Roughly translated, the poem reads:
When cold comes with ice and snow,
YMCA thinks of the POW
With YMCA’s help here on the spot
One Plays Ice Hockey, Canada’s Sport
By December 1942, the War Prisoners’ Aid reported that every internment camp in Canada had, among other things, skates and a skating rink. In Camp 23 (Monteith), for example, POWs flooded the soccer field in the winter months and turned it into a skating and hockey rink while POWs at Camp 44 (Grande Ligne) converted their tennis courts into two skating rinks, one for hockey and the other for “fancy skating.”

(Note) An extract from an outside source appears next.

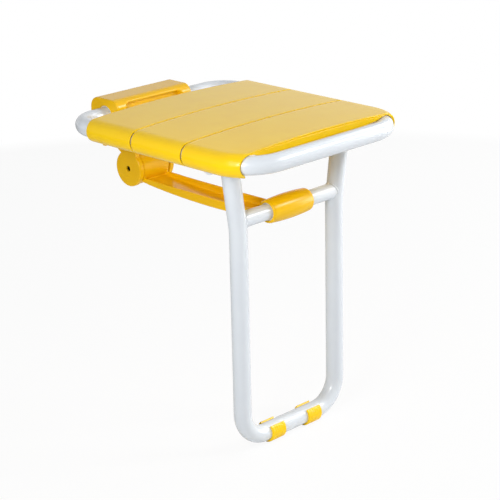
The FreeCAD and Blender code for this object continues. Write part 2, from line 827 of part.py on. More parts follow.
def leg_pivot_bolt(side):
    """The bolt through one leg top into its lug."""
    seat = seat_shift + side * (leg_top_x - washer_start - washer_wall)
    start = seat - side * bolt_head
    head = rod(start, seat, leg_y, leg_pivot_z, bolt_head_r)
    head = head.cut(hex_socket(start, leg_y, leg_pivot_z, bolt_socket, side * bolt_head / 2))
    return head.fuse(rod(seat, seat_shift + side * bolt_tip, leg_y, leg_pivot_z, bolt_r))


def pivot_washers():
    """A washer on each side of both leg tops."""
    washers = []
    for side in (-1, 1):
        for start in (leg_top_x - washer_start - washer_wall, leg_top_x + washer_start):
            x = seat_shift + side * start
            washers.append(ring(x, x + side * washer_wall, leg_y, leg_pivot_z,
                                bolt_r + thread_gap, washer_r))
    return Part.Compound(washers)


def foot_clip(side):
    """A C-shaped clip under the bottom tube, open on top, with fine grooves round it."""
    x = seat_shift + side * clip_spacing / 2
    half = clip_width / 2
    clip = ring(x - half, x + half, leg_y, bottom_z, tube_r, clip_r)
    rise = 2 * clip_r
    spread = rise * math.tan(math.radians(clip_opening / 2))
    clip = clip.cut(plate([(leg_y, bottom_z), (leg_y - spread, bottom_z + rise),
                           (leg_y + spread, bottom_z + rise)], x - half, x + half))
    count = int(clip_width / groove_pitch) - 1
    for i in range(count):
        place = x + (i - (count - 1) / 2) * groove_pitch - groove_width / 2
        clip = clip.cut(ring(place, place + groove_width, leg_y, bottom_z,
                             clip_r - groove_depth, clip_r + 1))
    return clip


def all_parts():
    """Every node's shape by name."""
    parts = {
        "wall_bracket": wall_bracket(),
        "hinge_cover": hinge_cover(),
        "cover_screws": cover_screws(),
        "arm_pivot_pin": arm_pivot_pin(),
        "link_arm": link_arm(),
        "sleeve_cap": sleeve_cap(),
        "sleeve_screws": sleeve_screws(),
        "seat_loop_tube": seat_loop_tube(),
        "slat_screws": slat_screws(),
        "pivot_washers": pivot_washers(),
        "leg_u_tube": leg_u_tube(),
        "leg_crossbar": leg_crossbar(),
    }
    shell = slat_shell()
    for name, (y0, y1) in zip(("rear", "middle", "front"), slat_edges()):
        parts["slat_" + name] = slat(shell, y0, y1)
    for side, name in SIDES:
        parts["hinge_bush_" + name] = hinge_bush(side)
        parts["pivot_screw_" + name] = pivot_screw(side)
        parts["hub_bush_" + name] = hub_bush(side)
        parts["sleeve_bush_" + name] = sleeve_bush(side)
        parts["leg_lug_" + name] = leg_lug(side)
        parts["leg_pivot_bolt_" + name] = leg_pivot_bolt(side)
        parts["leg_pivot_bush_" + name] = leg_pivot_bush(side)
        parts["leg_end_plug_" + name] = leg_end_plug(side)
        parts["foot_clip_" + name] = foot_clip(side)
    return parts


def print_fold():
    """Prints where the axes lie and how far the seat and legs fold."""
    print("the seat turns on y", hinge_y, "z", hinge_z, "and the legs on y", leg_y, "z", leg_pivot_z)
    print("the arm turns on y", hinge_y, "z", arm_z, "and its sleeve on y", leg_y, "z", bar_z)
    print("the seat folds up by", fold_angle, "degrees")


def main():
    """Writes one STEP file for each node."""
    os.makedirs("parts", exist_ok=True)
    print_fold()
    for name, shape in all_parts().items():
        shape.exportStep("parts/" + name + ".step")
        print(name, len(shape.Solids), "solids", round(shape.Volume), "mm3", shape.isValid())


main()
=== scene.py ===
"""A fold-down wall seat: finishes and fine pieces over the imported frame, with light and camera.

Lengths are in metres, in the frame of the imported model: the wall is the plane Y = 0, and Z is up.
"""

import json
import logging
import math
from dataclasses import dataclass
from enum import Enum
from typing import Sequence

import bmesh
import bpy
from mathutils import Matrix, Vector

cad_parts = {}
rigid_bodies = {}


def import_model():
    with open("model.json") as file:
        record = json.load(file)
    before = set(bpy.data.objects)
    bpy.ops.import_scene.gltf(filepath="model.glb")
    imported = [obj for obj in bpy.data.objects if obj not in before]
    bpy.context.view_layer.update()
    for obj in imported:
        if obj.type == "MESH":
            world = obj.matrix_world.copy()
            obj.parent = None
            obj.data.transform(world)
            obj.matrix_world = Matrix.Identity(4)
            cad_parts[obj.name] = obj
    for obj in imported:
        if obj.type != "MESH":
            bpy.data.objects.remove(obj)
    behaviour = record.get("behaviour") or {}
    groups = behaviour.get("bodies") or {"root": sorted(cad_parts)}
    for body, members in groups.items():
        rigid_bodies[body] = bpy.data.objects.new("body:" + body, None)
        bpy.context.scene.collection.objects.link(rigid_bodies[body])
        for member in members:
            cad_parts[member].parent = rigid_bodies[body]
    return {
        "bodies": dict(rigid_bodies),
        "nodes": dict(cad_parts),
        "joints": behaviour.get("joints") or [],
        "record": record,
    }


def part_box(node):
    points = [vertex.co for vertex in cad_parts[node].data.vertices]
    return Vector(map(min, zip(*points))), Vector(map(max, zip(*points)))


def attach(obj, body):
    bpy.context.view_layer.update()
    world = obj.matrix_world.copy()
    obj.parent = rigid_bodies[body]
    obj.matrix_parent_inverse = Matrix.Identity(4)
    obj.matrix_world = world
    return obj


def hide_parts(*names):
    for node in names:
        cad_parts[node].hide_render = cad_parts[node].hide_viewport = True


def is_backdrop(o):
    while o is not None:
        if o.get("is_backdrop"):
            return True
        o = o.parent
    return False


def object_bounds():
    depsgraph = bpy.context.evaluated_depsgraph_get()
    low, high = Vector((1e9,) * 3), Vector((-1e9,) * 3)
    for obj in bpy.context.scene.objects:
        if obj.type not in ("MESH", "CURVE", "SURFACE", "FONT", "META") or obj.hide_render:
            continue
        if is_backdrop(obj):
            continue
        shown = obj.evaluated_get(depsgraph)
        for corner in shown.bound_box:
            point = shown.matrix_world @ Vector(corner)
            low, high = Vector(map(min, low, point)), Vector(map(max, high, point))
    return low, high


LOG = logging.getLogger("wall_seat")
Colour = tuple[float, float, float]
Place = tuple[float, float]
Socket = bpy.types.NodeSocket
MERGE_DISTANCE = 1e-6
WHITE = (1.0, 1.0, 1.0, 1.0)
QUIET_NOISE = (0.35, 0.65)
CLOUD_DETAIL = 3.0
HAZE_DETAIL = 4.0
HAZE_FINENESS = 4


class Body(str, Enum):
    """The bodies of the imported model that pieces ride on."""

    BRACKET = "bracket"
    SEAT = "seat"
    ARM = "arm"
    LEGS = "legs"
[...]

Limited for recreation in the winter months, these skates were in especially high demand; at Camp R (Red Rock) in March 1941, the skating rink was in use throughout the day but, only having thirty pairs of skates for 1,100 internees, the internees had to sign up in advance. Other camps were better-equipped; by 1943, Camp 21 (Espanola) had two skating rinks and 500 pairs of skates.
The skills of those involved varied, as one report from Camp 44 (Grande Ligne) suggests: “One or two of the prisoners were quite good, but a number of them had not yet found their ice legs, and were falling around to the amusement of the on-lookers.”
As skating and hockey grew in popularity, the War Prisoners’ Aid continued to send out skates and hockey equipment. In early 1944, the War Prisoners’ Aid reported they had sent out skates, hockey sticks, pucks, goal keepers’ outfits, and, in some cases, even skis.
It was not only internment camps where hockey was popular. Prisoners in some of the almost 300 small, isolated labour projects also took up the sport. Those who found themselves working as woodcutters in the Northern Ontario bush frequently requested skates and hockey equipment to help pass the long winters. Fortunately for them, the pulpwood industry relied on waterways to move logs and most camps were located on the shores – or at least nearby to – streams, rivers, and lakes. Once cleared of snow, these frozen waterbodies became natural ice rinks.
Whether or not the POWs kept skating when they returned to Germany, I do not know. But I’m sure many brought back fond memories of their time in Canada playing that “good ol’ hockey game.”